If the lazarette under the galley was not full of fishing gear there would be heaps of room for dive gear and maybe even a rubber duckie. For sleeping there is the usual veeberth in the bows, a small cabin to starboard with double-decker single bunks (although the upper one would be more comfortable for a kid than an a large adult) plus the sofa in the saloon. The head is surprisingly roomy for a 36 footer with a full domestic-sized shower recess, and the toilet is not one of those tiny affairs ladies get so nervous about. The galley has a timber floor (the better for cleaning up inevitable spills) a twoplate hotplate, microwave and reasonable workspace.

A crew of three or four people is well catered for by the Blackwatch 36, although it makes few apologies about the fact that fishing is its main role in life. Our test boat was powered by a pair of 272kW 70B Cummins diesels, one of the most popular series of diesels in the world. Our first impression of the Blackwatch 36’s engines was that we could hardly hear them. At all speeds right up to wide-open throttles, engine noise was remarkably muted, as were vibration and resonance. A gamefisher’s performance at trolling speeds is every bit as critical as it is at higher speeds, so we checked that out first. As speed increased from an in-gear idle, the wake retained the kind of clarity each side of the prop wash necessary for good presentation of lures or baits.

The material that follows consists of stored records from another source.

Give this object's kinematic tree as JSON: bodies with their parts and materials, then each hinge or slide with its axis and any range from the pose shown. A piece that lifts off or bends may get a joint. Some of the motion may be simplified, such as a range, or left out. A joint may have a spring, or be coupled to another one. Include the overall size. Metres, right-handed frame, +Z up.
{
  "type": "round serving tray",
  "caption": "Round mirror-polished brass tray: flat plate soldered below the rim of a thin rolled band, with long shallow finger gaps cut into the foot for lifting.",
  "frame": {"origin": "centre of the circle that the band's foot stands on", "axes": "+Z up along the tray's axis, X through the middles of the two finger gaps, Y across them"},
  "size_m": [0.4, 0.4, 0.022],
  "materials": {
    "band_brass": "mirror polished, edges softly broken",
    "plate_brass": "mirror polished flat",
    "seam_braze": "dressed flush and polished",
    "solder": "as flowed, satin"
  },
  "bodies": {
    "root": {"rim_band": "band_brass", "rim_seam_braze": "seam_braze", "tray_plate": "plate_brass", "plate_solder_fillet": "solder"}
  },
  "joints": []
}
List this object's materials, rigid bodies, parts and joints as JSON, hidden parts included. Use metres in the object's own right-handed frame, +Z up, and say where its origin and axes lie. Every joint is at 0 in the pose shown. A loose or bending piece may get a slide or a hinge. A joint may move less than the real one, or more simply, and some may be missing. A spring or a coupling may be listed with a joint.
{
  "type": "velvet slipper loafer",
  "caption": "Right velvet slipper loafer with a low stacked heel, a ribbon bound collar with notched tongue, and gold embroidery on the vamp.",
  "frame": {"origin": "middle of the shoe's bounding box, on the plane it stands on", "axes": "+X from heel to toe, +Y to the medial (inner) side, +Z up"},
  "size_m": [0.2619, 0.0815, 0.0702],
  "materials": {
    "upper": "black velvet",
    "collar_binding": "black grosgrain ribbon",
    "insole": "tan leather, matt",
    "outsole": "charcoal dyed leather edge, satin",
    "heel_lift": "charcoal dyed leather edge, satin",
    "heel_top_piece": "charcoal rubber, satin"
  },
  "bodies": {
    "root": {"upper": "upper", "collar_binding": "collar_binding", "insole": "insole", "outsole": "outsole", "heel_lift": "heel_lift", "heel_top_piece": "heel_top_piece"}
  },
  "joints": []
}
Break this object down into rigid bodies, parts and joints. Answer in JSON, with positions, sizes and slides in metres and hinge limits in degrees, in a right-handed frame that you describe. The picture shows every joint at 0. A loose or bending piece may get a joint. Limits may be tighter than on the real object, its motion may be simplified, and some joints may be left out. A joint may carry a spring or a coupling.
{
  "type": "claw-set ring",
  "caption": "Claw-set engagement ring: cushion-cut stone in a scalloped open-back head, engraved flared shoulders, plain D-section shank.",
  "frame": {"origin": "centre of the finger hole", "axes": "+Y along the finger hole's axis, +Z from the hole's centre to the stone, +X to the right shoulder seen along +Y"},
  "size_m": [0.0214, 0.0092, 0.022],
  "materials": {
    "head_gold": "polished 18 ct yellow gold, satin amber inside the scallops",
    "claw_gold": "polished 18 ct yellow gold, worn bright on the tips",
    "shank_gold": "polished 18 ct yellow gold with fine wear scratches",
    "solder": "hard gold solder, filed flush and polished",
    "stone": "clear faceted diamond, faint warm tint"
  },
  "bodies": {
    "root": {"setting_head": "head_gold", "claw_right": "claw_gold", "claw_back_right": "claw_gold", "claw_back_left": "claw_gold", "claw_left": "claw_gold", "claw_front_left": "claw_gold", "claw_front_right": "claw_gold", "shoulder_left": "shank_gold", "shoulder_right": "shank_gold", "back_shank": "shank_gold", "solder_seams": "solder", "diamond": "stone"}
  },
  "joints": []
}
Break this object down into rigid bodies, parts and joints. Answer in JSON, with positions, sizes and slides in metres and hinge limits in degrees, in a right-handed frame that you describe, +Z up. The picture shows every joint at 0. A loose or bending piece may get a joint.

At 1000rpm she was running at a whisker under 9 knots (8.9 to be precise) with the wake still nice and clean ‘ and the wake waves had steepened up to a nice shape for surfing lures. 1500 revs brought 11 knots and wake conditions gradually becoming less ideal for trolling lures as she lifted effortlessly onto the plane to stabilise at 17.7 knots and 2000rpm. 2500rpm brought 26 knots and at 3000 we were flat out, tabs tucked right up, and running at 31.6 knots.